先輩方が活き活きしている

私が人生で初めて焼肉を食べたのは、花村えい子先生、谷ゆき子先生と一緒でした。「今からご飯を食べるけど、一緒に行く?」と誘ってくださって。ドキドキしながら後をついて行きました。

邪魔だったんじゃないかしらと、今となっては思うのですが、食べながらいろいろとアドバイスをくださいました。

『漫画を描くー凛としたヒロインは美しい』(著:里中満智子/中央公論新社)

「あなたの場合、フキダシの形をもうちょっとこうしたほうがいい」なんて、実際に描きながら教えてくれるのです。「こうしたほうがスッキリするんじゃないかしら」「斜線をもうちょっと真面目に引いて」なんてもう、本当にいろいろ。

その上、支払いのときには「後輩に払わせるもんじゃないから」と奢ってくださるのです。「うわ! 私も早くこう言えるようになりたい」と勇気づけられました。

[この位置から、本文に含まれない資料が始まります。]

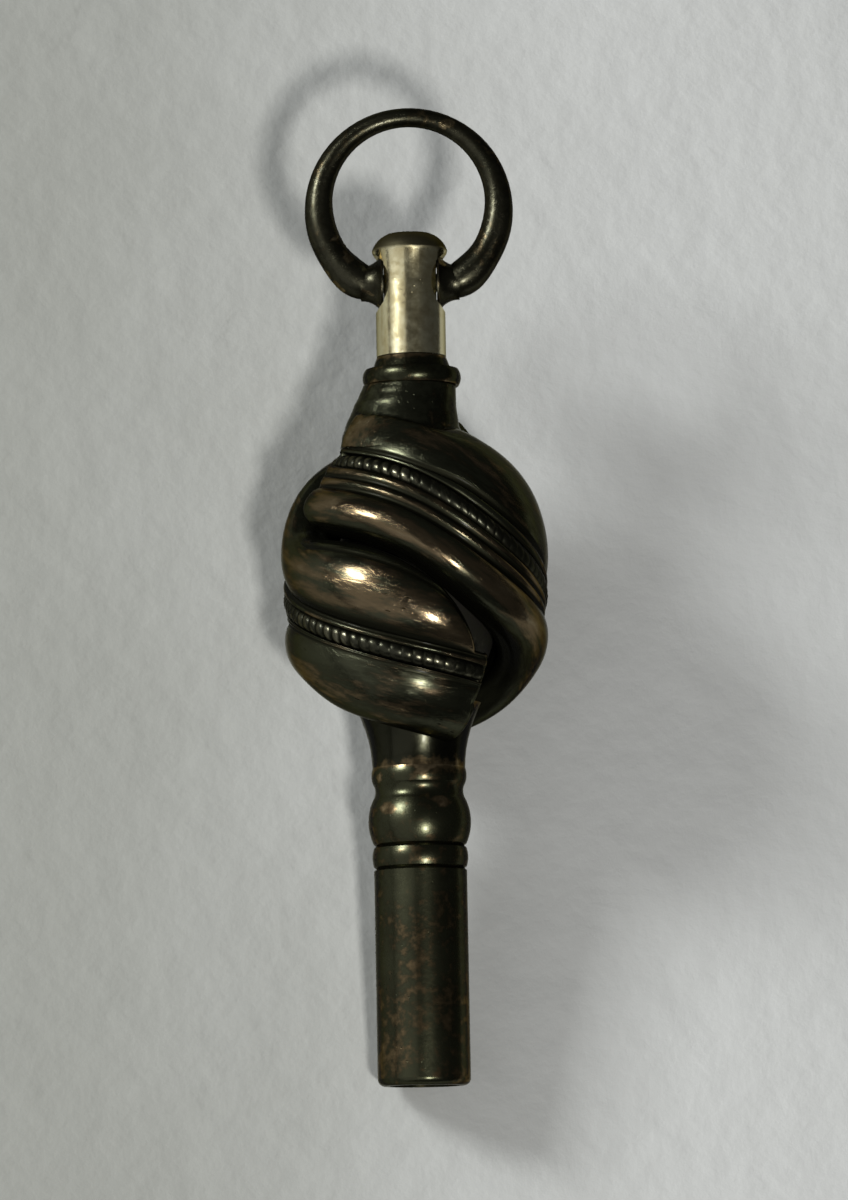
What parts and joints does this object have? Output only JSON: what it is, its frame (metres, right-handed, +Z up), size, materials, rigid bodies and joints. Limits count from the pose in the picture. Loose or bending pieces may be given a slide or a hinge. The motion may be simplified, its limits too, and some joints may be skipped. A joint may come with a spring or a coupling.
{
  "type": "winding key",
  "caption": "Knot-shaped pipe winding key with two twisted bands, milled wires and a round bow that swivels and swings.",
  "frame": {"origin": "centre of the lying key's bounding box, at the level of the table it lies on", "axes": "+Y towards the bow in plan, +Z up; the key's own axis rises by 11.20 degrees towards the bow, and the front of the knot faces up, turned 15 degrees to the left about that axis, as the key rests on its egg-shaped knot"},
  "size_m": [0.0134, 0.0474, 0.0136],
  "materials": {
    "patinated_brass": "dark greenish-brown patina, crests worn to copper brown",
    "milled_brass": "patinated, milled ridges worn bright",
    "polished_brass": "polished, pale yellow",
    "darkened_bow": "blackish-brown, glossy",
    "socket_steel": "dull",
    "dark_filling": "dull, nearly black"
  },
  "bodies": {
    "key": {"pipe_sleeve": "patinated_brass", "square_liner": "socket_steel", "knot_ferrule": "patinated_brass", "key_stem": "socket_steel", "knot_former": "dark_filling", "neck_cap": "patinated_brass", "top_collar": "patinated_brass", "front_band": "patinated_brass", "back_band": "patinated_brass", "front_milled_wire": "milled_brass", "back_milled_wire": "milled_brass"},
    "swivel": {"swivel_post": "polished_brass", "swivel_washer": "polished_brass"},
    "bow": {"bow": "darkened_bow"}
  },
  "joints": [
    {"name": "bow_swivel", "type": "hinge", "parent": "key", "child": "swivel", "pos_m": [0, 0.01514, 0.00976], "axis": [0, 0.981, 0.1942], "continuous": true},
    {"name": "bow_swing", "type": "hinge", "parent": "swivel", "child": "bow", "pos_m": [0, 0.01514, 0.00976], "axis": [0.9659, -0.0503, 0.2539], "range_deg": [-148, 148]}
  ]
}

先輩方が活き活きしていると、すごくホッとしました。みなさん本当に身ぎれいにされていたので「ああ、マンガ家って苦しくて汚い職業じゃないんだ、よかった」って。

水野英子先生にもお会いしました。ちょうど「マーガレット」で『白いトロイカ』を連載されている頃でした。トキワ荘を出られて住んでいたご自宅にお邪魔して、原稿を脇から覗かせてもらったのです。

そこにアシスタントとして西谷祥子先生がいらしていました。「少女クラブ」で作品を読んでいましたから、驚きました。